Factors That Determine the Right Lung Cancer Treatment - Episode 1
Transcript:Mark A. Socinski, MD: The terms non-small cell and small cell really date back to the 1970’s when they were considered as the 2 major types of lung cancer. There were some differences in terms of how they behaved, and some differences in terms of which one occurred in smokers—small cell being more common, non-small cell not necessarily linked to smoking. Also, treatment was different. And so we got into the habit of distinguishing the cancer as small cell versus not small cell (hence the term non-small cell).
In non-small cell, there are 3 major subtypes: squamous, adenocarcinoma, and large cell carcinoma. Small cell, again, from a treatment point of view, is very different in terms of how we manage it. So it’s incredibly important that the initial biopsy be sufficient to distinguish between small cell and non-small cell.

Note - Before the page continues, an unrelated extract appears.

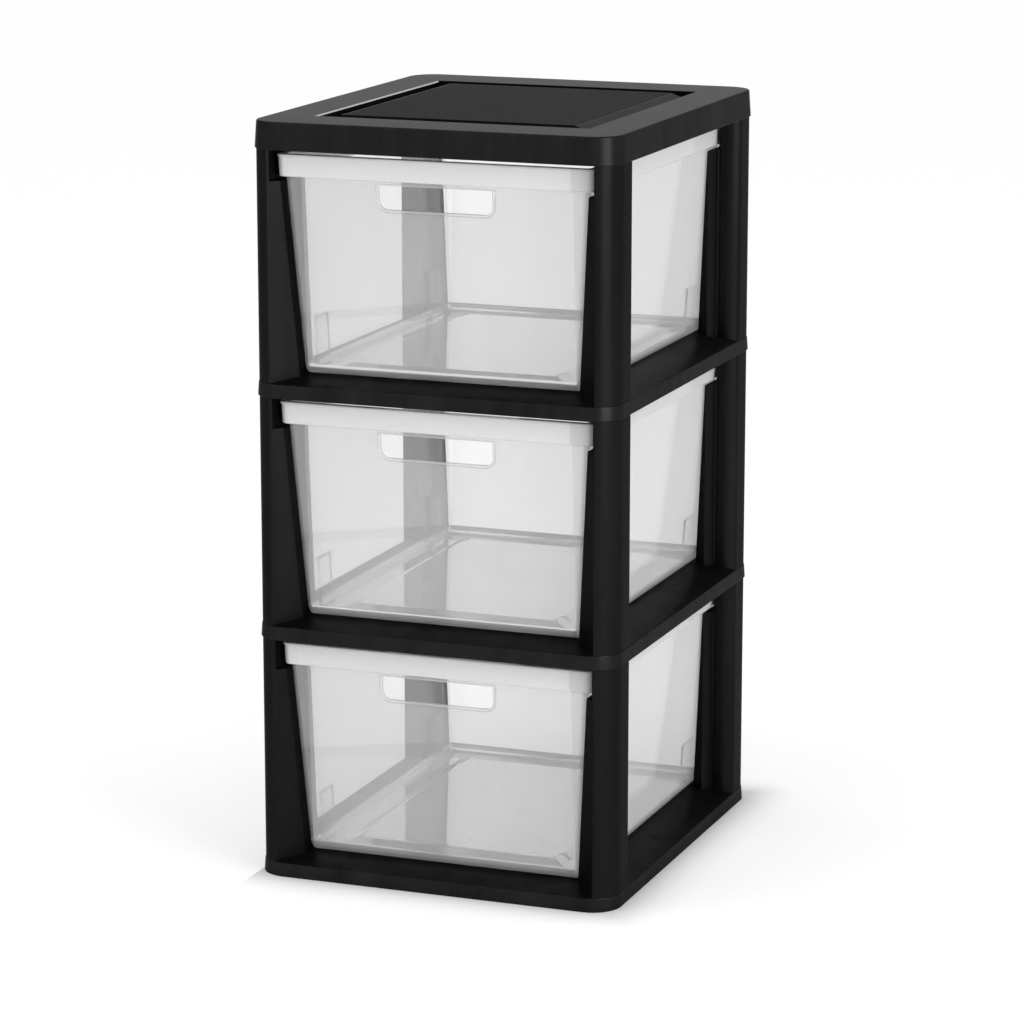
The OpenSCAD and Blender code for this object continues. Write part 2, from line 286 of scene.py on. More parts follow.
def rings(rows, along_x, along_y):
    """Rounded rectangles, one for each row (width, length, corner radius, height), with their
    sides in the order front, right, rear, left. Along a side, a place s runs by arc length:
    straight up to half - r, then round the corner by the angle (s - half + r) / r."""
    rows = np.asarray(rows, float)
    w, d, r, z = (rows[:, i : i + 1] for i in range(4))
    turns = [(1, 0), (0, 1), (-1, 0), (0, -1)]
    halves, others, places = [w / 2, d / 2] * 2, [d / 2, w / 2] * 2, [along_x, along_y] * 2
    sides = []
    for (c, s), half, other, t in zip(turns, halves, others, places):
        reach = t * half_side(half, r)
        bend = np.clip((np.abs(reach) - (half - r)) / r, 0, math.pi / 4)
        along = np.clip(reach, r - half, half - r) + np.sign(reach) * r * np.sin(bend)
        out = other - r + r * np.cos(bend)
        sides.append(np.stack([c * along + s * out, s * along - c * out, z + 0 * along], -1))
    return np.concatenate(sides, 1)


def inset_rows(profile):
    """Rows for rings() round the tower from a profile of (inset, height), or of (inset at the
    sides, inset at the ends, height). The corner radius shrinks with the inset."""
    rows = []
    for a, *b, z in profile:
        rows.append((WIDTH - 2 * a, DEPTH - 2 * (b or [a])[0], max(CORNER_R - a, LEAST_R), z))
    return rows


# ---------------------------------------------------------------- shader helpers


class Socket:
    """A socket of a finish whose arithmetic adds Math nodes."""

    def __init__(self, finish, socket):
        self.finish = finish
        self.socket = socket

    def _math(self, operation, first, second):
        return self.finish.node("ShaderNodeMath", {"operation": operation}, {0: first, 1: second})

    def __add__(self, other):
        return self._math("ADD", self, other)

    def __radd__(self, other):
        return self._math("ADD", other, self)

    def __sub__(self, other):
        return self._math("SUBTRACT", self, other)

    def __rsub__(self, other):
        return self._math("SUBTRACT", other, self)

    def __mul__(self, other):
        return self._math("MULTIPLY", self, other)

    def __rmul__(self, other):
        return self._math("MULTIPLY", other, self)

    def __mod__(self, other):
        return self._math("MODULO", self, other)

    def __pow__(self, other):
        return self._math("POWER", self, other)

    def __lt__(self, other):
        return self._math("LESS_THAN", self, other)

    def __gt__(self, other):
        return self._math("GREATER_THAN", self, other)

    def __abs__(self):
        return self._math("ABSOLUTE", self, 0.0)

    def at_least(self, other):
        """The greater of two values."""
        return self._math("MAXIMUM", self, other)


class Finish:
    """The nodes of a material or world, and the calls that add them."""

    def __init__(self, owner):
        self.owner = owner
        owner.use_nodes = True
        self.tree = owner.node_tree
        self.tree.nodes.clear()

    def node(self, kind, settings=None, values=None, output=0):
        """Adds a node, sets its settings, fills its sockets and returns one output."""
        made = self.tree.nodes.new(kind)
        for key, value in (settings or {}).items():
            setattr(made, key, value)
        for key, value in (values or {}).items():
            if isinstance(value, Socket):
                self.tree.links.new(value.socket, made.inputs[key])
            else:
                made.inputs[key].default_value = value
        return Socket(self, made.outputs[output])

    def place(self):
        """Object coordinates in metres, as a vector and as three values."""
        vector = self.node("ShaderNodeTexCoord", output="Object")
        split = self.tree.nodes.new("ShaderNodeSeparateXYZ")
        self.tree.links.new(vector.socket, split.inputs[0])
        return vector, *(Socket(self, split.outputs[i]) for i in range(3))

    def noise(self, place, scale, detail=2.0, roughness=0.5):
        """Noise from 0 to 1; scale is in cells a metre."""
        values = {"Vector": place, "Scale": scale, "Detail": detail, "Roughness": roughness}
        return self.node("ShaderNodeTexNoise", values=values)

    def bump(self, height, strength, distance):
        """Normal that a height in units of distance gives."""
        values = {"Height": height, "Strength": strength, "Distance": distance}
        return self.node("ShaderNodeBump", values=values)

    def facing(self, values=None):
        """0 where the surface is seen square on, 1 where it is seen along itself."""
        return self.node("ShaderNodeLayerWeight", values={"Blend": 0.5, **(values or {})}, output=1)

    def blend(self, share, low, high):
        """Colour between two, by a share from 0 to 1."""
        settings = {"data_type": "RGBA", "clamp_factor": True}
        return self.node("ShaderNodeMix", settings, {0: share, 6: low, 7: high}, output=2)

    def matt(self, tone, roughness):
        """Solid plastic without any reflection."""
        values = {"Base Color": tone, "Roughness": roughness, "Specular IOR Level": 0.0}
        return self.node("ShaderNodeBsdfPrincipled", values=values)

    def mirror(self, tone, roughness, normal):
        """The reflection alone."""
        values = {"Base Color": tone, "Metallic": 1.0, "Roughness": roughness, "Normal": normal}
        return self.node("ShaderNodeBsdfPrincipled", values=values)

    def cover_with(self, share, under, over):
        """One shader over another, by a share from 0 to 1."""
        return self.node("ShaderNodeMixShader", values={0: share, 1: under, 2: over})

    def finish(self, shader, output="ShaderNodeOutputMaterial"):
        """Leads the shader to the output and returns the material or world."""
        out = self.tree.nodes.new(output)
        self.tree.links.new(shader.socket, out.inputs["Surface"])
        return self.owner


def grey(level):
    """A grey as a colour."""
    return (level, level, level, 1)


def within(value, low, high):
    """1 where a coordinate lies between two places in millimetres, elsewhere 0."""
    return (value > low * MM) * (value < high * MM)


# ---------------------------------------------------------------- materials

GRAIN_SCALE = 1400.0
FLOW_SCALE = (34.0, 34.0, 4.0)  # streaks eight times as long as wide, up the walls
RIPPLE_SCALE = 14.0
LAP = 0.3  # how far the slots' painted-shade mask reaches past their edges
SLOT_SKIN = 0.4  # what that mask leaves free at the top
SHY = 0.5  # how far a mask reaches under a floor, or stops short of an end
HAIR = 0.05  # how closely the chamfer's painted-highlight mask fits it

# Black plastic: its sheen is the share of reflection in it
DARK, LESS_DARK = (0.002, 0.002, 0.002, 1), (0.006, 0.006, 0.0061, 1)
REFLECTION = (0.95, 0.95, 0.96, 1)
ROUGH, ROUGH_FLOW, ROUGH_GRAIN, ROUGH_PANEL = 0.22, 0.08, 0.06, 0.22
SHEEN = 0.005
SHEEN_FLOW = 0.016
SHEEN_ALONG = 0.25
SHEEN_POWER = 8.0
PANEL_DULL = 0.65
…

Edward S. Kim, MD: There are multiple subtypes in the landscape of lung cancer, and sometimes this can be very confusing because you hear all of this different terminology. It’s really important to just break it up into some very discrete buckets.
Lung cancer—that’s the name of the disease. Then we have the first subtype, which divides it into small cell and non-small cell, which is a really sophisticated way of classifying them because back 40, 50 years ago, people would look under the microscopes and they would see really small cells that were hyperpigmented, or had a lot of coloring in them, and other cells that weren’t. So that’s how we got this very broad classification between small cell and not so small cell. And then, within the non-small cell realm, there are other subtypes based on what shape the cells look like. There’s one called adenocarcinoma. There’s another type called squamous cell carcinoma. These are all subtypes of non-small cell, which are all part of the lung cancer classification. That is important to know.
A lot of what we try to do when we diagnose and perform tests to determine a diagnosis is to inform your clinician, your doctor, of what types of therapy should be done. So everything leads up to the clinic. Anything a pathologist is doing, anything a radiologist is doing (all of those folks)—this is where we need this information to help us.
Now, what’s one of the most relevant things? Once we’ve classified what your diagnosis is, whether it’s a squamous cell, adenocarcinoma, or small cell, then the clinician, your provider, has to sit and discuss what the best therapy is with you. Now, in the past, it’s just been a method of choosing your chemotherapy—chemotherapy doublets, either carboplatin or cisplatin, with a different drug. We’ll get into terminologies and that later in this program, but for early on, after we get a diagnosis (just like in breast cancer), we need to have markers—biomarkers. These are characteristics that exist in the tumor that help a clinician decide what the best therapy to match to is. And that’s as close as we have come to this “precision medicine” that exists. And that’s really important for anyone to know when they’re facing this diagnosis and meeting with their clinician, their provider, for the first time.
It’s important to realize that although we’re trying to break these classifications of lung cancer into buckets, there are a bunch of different subtypes. Adenocarcinoma is the most popular one under nonsquamous, non—small-cell lung cancer. Yes, that’s a mouthful. But there are also things like large cell, and neuroendocrine. If you go to a textbook, which I’m not going to recite for you today, there are other histologies, as we call them, or classifications, under nonsquamous, non–small-cell lung cancer.